• Requirements: The records follow. Print, word for word, the first line through the "RECESS_RIM_DROP = 1.35" line.
..........
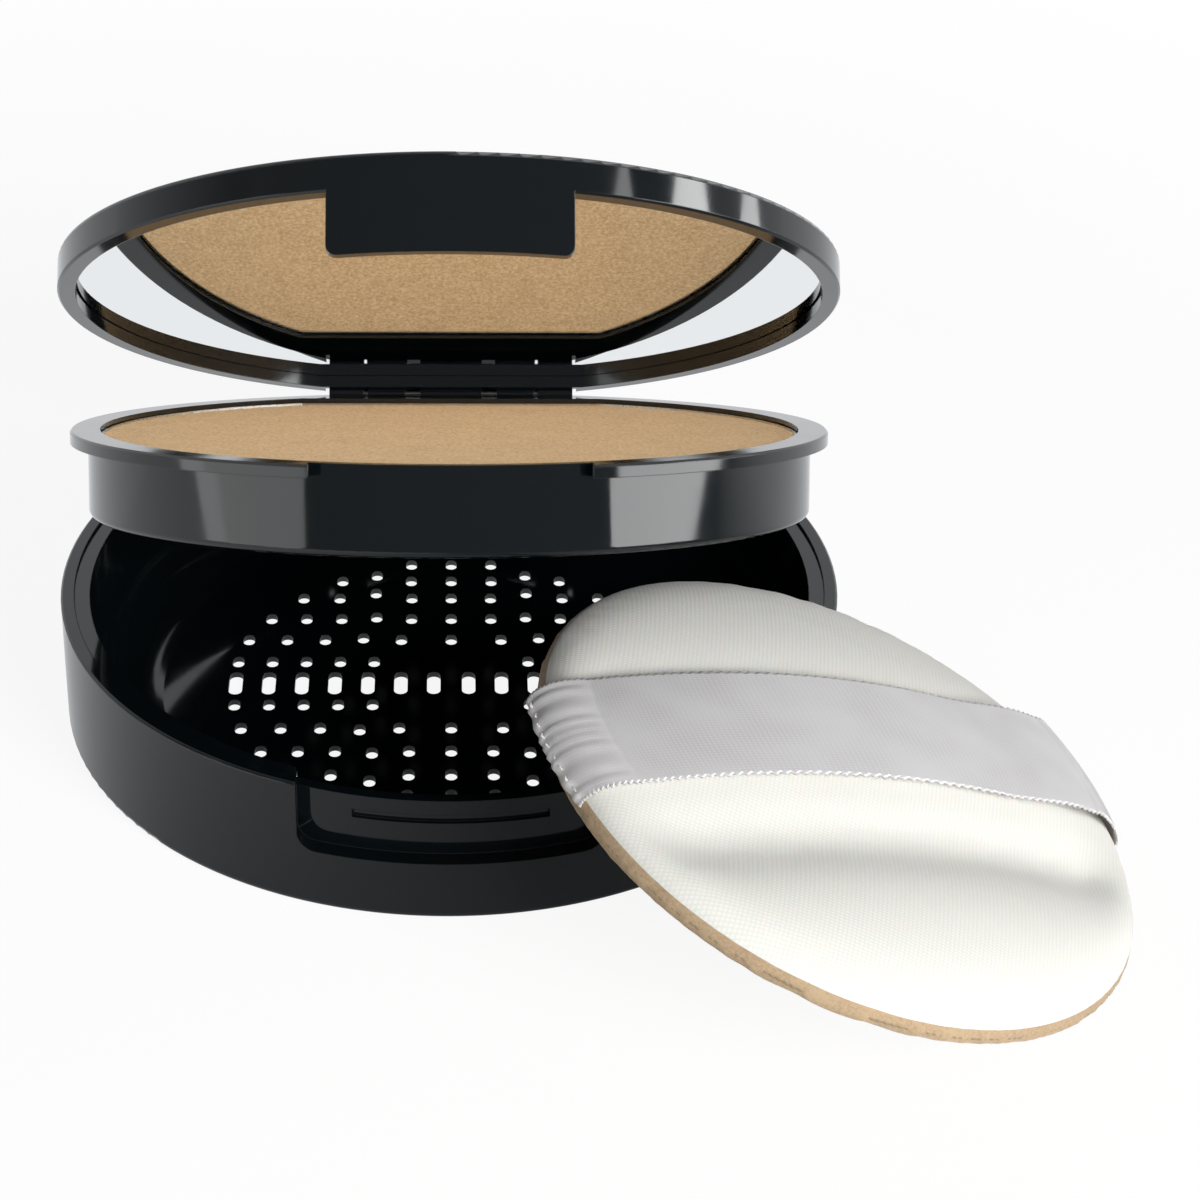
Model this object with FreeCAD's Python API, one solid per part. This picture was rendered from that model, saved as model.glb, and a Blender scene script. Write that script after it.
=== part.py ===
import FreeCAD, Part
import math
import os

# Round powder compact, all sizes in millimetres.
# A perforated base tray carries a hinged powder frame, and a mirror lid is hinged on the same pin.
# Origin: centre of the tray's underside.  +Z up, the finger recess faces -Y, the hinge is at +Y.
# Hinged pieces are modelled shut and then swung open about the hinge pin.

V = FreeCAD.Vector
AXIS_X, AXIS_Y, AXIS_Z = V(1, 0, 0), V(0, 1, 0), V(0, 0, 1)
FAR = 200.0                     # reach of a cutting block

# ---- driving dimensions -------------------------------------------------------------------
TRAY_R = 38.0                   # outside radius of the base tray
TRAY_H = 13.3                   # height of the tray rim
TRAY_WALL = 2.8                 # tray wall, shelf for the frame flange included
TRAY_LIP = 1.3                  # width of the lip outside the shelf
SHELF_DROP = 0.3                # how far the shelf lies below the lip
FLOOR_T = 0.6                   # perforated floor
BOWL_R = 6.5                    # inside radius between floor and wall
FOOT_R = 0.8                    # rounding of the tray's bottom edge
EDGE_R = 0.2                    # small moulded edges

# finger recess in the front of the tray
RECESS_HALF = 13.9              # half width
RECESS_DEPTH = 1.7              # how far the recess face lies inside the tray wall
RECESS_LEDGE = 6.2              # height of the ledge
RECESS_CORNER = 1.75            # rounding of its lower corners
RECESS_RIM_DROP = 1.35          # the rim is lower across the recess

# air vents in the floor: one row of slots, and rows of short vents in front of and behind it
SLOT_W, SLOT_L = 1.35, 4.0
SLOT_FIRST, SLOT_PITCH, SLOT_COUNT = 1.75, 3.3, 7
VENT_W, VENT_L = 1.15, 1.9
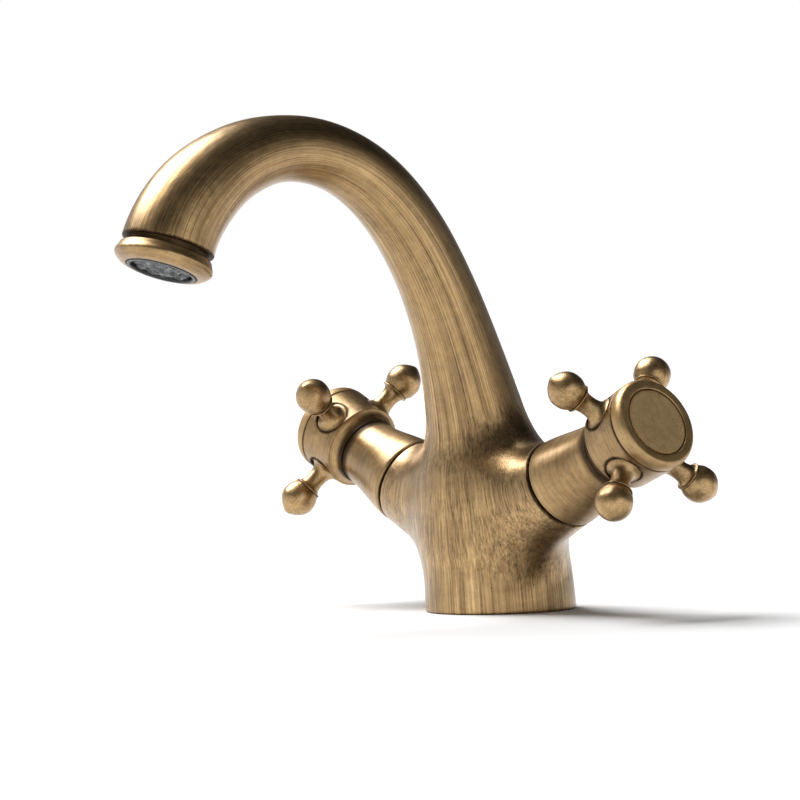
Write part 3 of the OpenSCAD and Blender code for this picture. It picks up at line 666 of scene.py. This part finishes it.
..........
• Solution to the exercise:
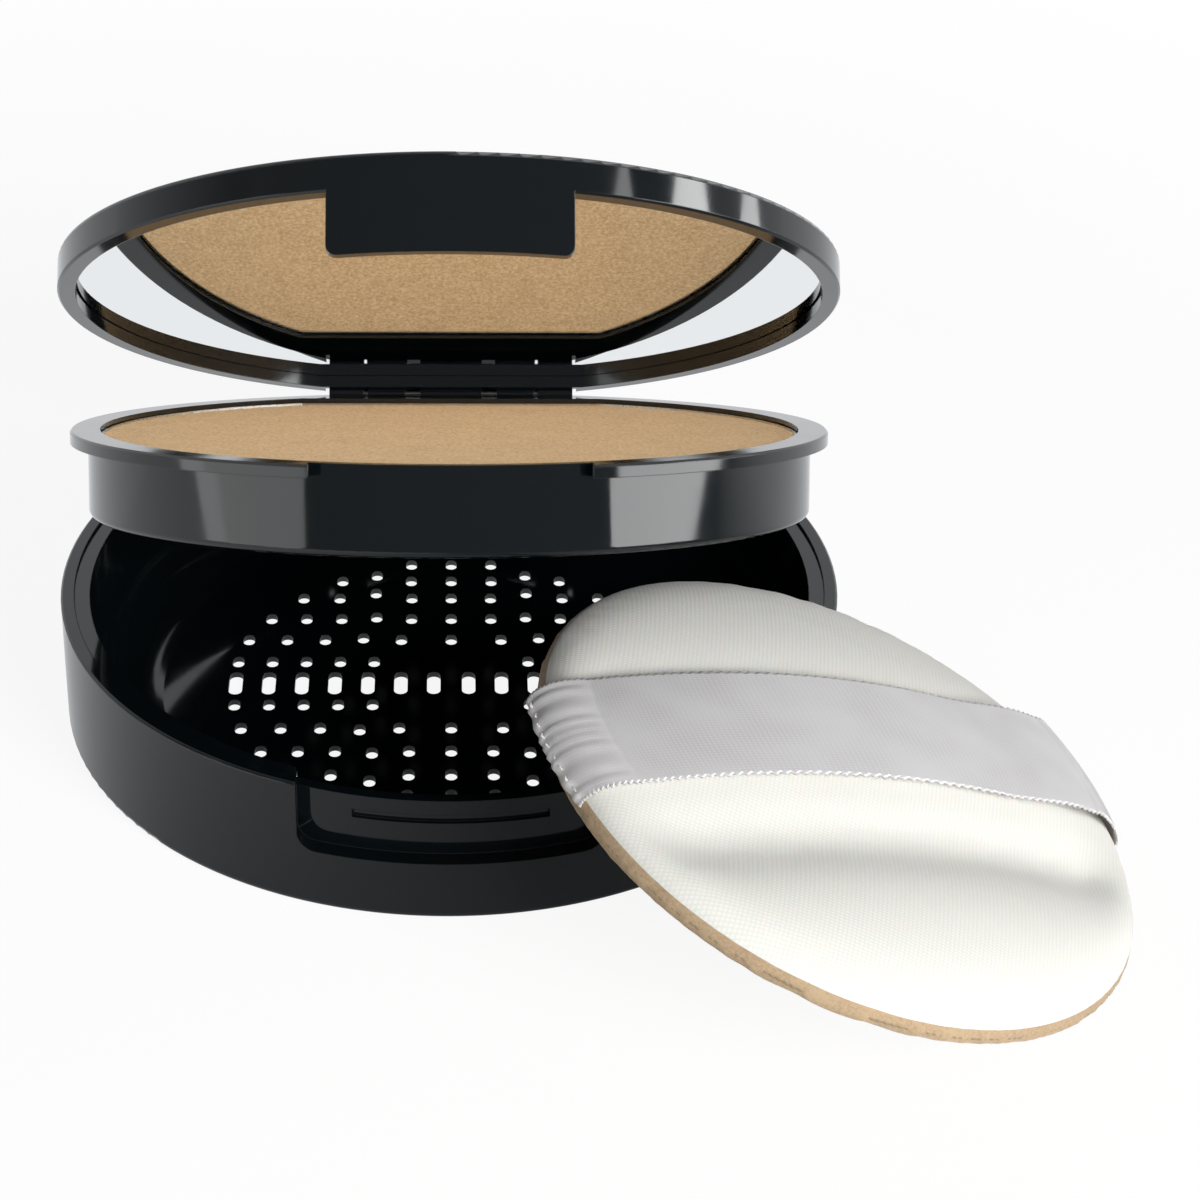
Model this object with FreeCAD's Python API, one solid per part. This picture was rendered from that model, saved as model.glb, and a Blender scene script. Write that script after it.
=== part.py ===
import FreeCAD, Part
import math
import os

# Round powder compact, all sizes in millimetres.
# A perforated base tray carries a hinged powder frame, and a mirror lid is hinged on the same pin.
# Origin: centre of the tray's underside.  +Z up, the finger recess faces -Y, the hinge is at +Y.
# Hinged pieces are modelled shut and then swung open about the hinge pin.

V = FreeCAD.Vector
AXIS_X, AXIS_Y, AXIS_Z = V(1, 0, 0), V(0, 1, 0), V(0, 0, 1)
FAR = 200.0                     # reach of a cutting block

# ---- driving dimensions -------------------------------------------------------------------
TRAY_R = 38.0                   # outside radius of the base tray
TRAY_H = 13.3                   # height of the tray rim
TRAY_WALL = 2.8                 # tray wall, shelf for the frame flange included
TRAY_LIP = 1.3                  # width of the lip outside the shelf
SHELF_DROP = 0.3                # how far the shelf lies below the lip
FLOOR_T = 0.6                   # perforated floor
BOWL_R = 6.5                    # inside radius between floor and wall
FOOT_R = 0.8                    # rounding of the tray's bottom edge
EDGE_R = 0.2                    # small moulded edges

# finger recess in the front of the tray
RECESS_HALF = 13.9              # half width
RECESS_DEPTH = 1.7              # how far the recess face lies inside the tray wall
RECESS_LEDGE = 6.2              # height of the ledge
RECESS_CORNER = 1.75            # rounding of its lower corners
RECESS_RIM_DROP = 1.35          # the rim is lower across the recess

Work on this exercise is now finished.